▸ Dataset content
::::::::::
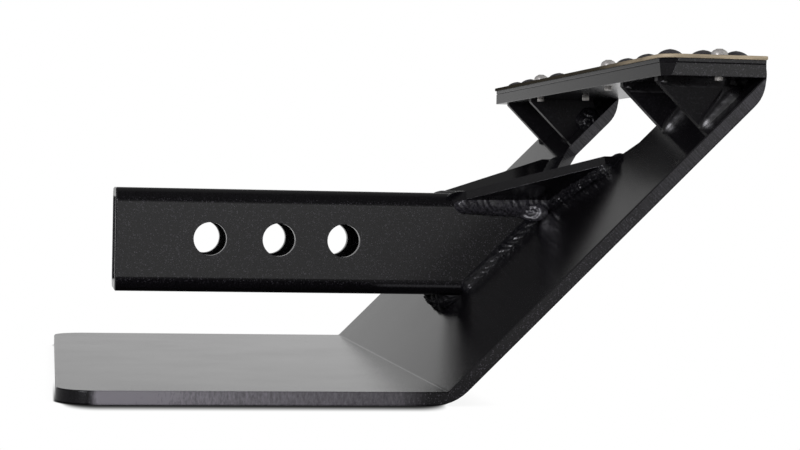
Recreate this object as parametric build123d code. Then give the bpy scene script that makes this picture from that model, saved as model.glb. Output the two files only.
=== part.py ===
from build123d import *
from math import cos, hypot, radians, sin, sqrt, tan
import os

# Driving dimensions, in millimetres and degrees.
# X runs along the shank from its open end towards the step, Y is across and Z is up.
# The shank's middle line is at Y = 0, Z = 0 until export moves the origin to the middle pin hole.

# Skid plate, bent from one flat sheet
plate_width = 355.6
plate_thickness = 6.0
skid_overhang = 28.0
skid_drop = 59.35
skid_corner_radius = 18.0
bend_x = 137.5
bend_angle = 45.0
bend_inner_radius = 2.0
bend_outer_radius = 22.0
edge_break = 0.5

# Window in the riser, which leaves the two legs
window_width = 144.0
window_sill = 138.0
window_corner_rise = 19.0
window_corner_run = 23.75

# Shank, a square receiver tube
shank_size = 50.8
shank_wall = 4.76
shank_corner_radius = 7.3
shank_rim_break = 0.6
pin_diameter = 16.26
pin_positions = (46.1, 79.95, 112.05)
pin_rise = 0.9

# Splayed wing gussets beside the shank
wing_thickness = 4.76
wing_angle = 25.0
wing_heel_x = 166.4
wing_shoulder_x = 172.4
wing_shoulder_y = 28.5
wing_toe_x = 232.7
wing_toe_y = 67.0

# Step
step_depth = 46.4
step_rear_lip = 0.4
step_underside = 78.6
step_thickness = 6.0
step_corner_low = 3.9
step_corner_high = 6.2
step_edge_break = 0.4
leg_end_radius = 17.0
backing_thickness = 1.7
backing_corner = 6.8

# Tread with its raised buttons
tread_thickness = 1.7
tread_overhang = 0.8
tread_corner_radius = 8.0
button_diameter = 9.4
button_top_diameter = 4.8
button_height = 3.1
button_row_pitch = 15.0
button_rows = 3
button_first_row = 6.6
button_column_pitch = 35.0
button_columns = 4
button_right_inset = 12.8
button_left_inset = 27.8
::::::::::
▸ What to produce
Print all the data exactly.

▸ Solved exercise
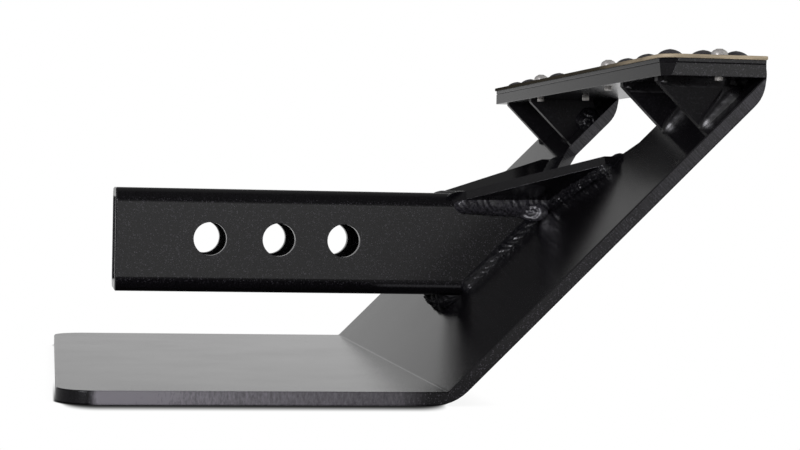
Recreate this object as parametric build123d code. Then give the bpy scene script that makes this picture from that model, saved as model.glb. Output the two files only.
=== part.py ===
from build123d import *
from math import cos, hypot, radians, sin, sqrt, tan
import os

# Driving dimensions, in millimetres and degrees.
# X runs along the shank from its open end towards the step, Y is across and Z is up.
# The shank's middle line is at Y = 0, Z = 0 until export moves the origin to the middle pin hole.

# Skid plate, bent from one flat sheet
plate_width = 355.6
plate_thickness = 6.0
skid_overhang = 28.0
skid_drop = 59.35
skid_corner_radius = 18.0
bend_x = 137.5
bend_angle = 45.0
bend_inner_radius = 2.0
bend_outer_radius = 22.0
edge_break = 0.5

# Window in the riser, which leaves the two legs
window_width = 144.0
window_sill = 138.0
window_corner_rise = 19.0
window_corner_run = 23.75

# Shank, a square receiver tube
shank_size = 50.8
shank_wall = 4.76
shank_corner_radius = 7.3
shank_rim_break = 0.6
pin_diameter = 16.26
pin_positions = (46.1, 79.95, 112.05)
pin_rise = 0.9

# Splayed wing gussets beside the shank
wing_thickness = 4.76
wing_angle = 25.0
wing_heel_x = 166.4
wing_shoulder_x = 172.4
wing_shoulder_y = 28.5
wing_toe_x = 232.7
wing_toe_y = 67.0

# Step
step_depth = 46.4
step_rear_lip = 0.4
step_underside = 78.6
step_thickness = 6.0
step_corner_low = 3.9
step_corner_high = 6.2
step_edge_break = 0.4
leg_end_radius = 17.0
backing_thickness = 1.7
backing_corner = 6.8

# Tread with its raised buttons
tread_thickness = 1.7
tread_overhang = 0.8
tread_corner_radius = 8.0
button_diameter = 9.4
button_top_diameter = 4.8
button_height = 3.1
button_row_pitch = 15.0
button_rows = 3
button_first_row = 6.6
button_column_pitch = 35.0
button_columns = 4
button_right_inset = 12.8
button_left_inset = 27.8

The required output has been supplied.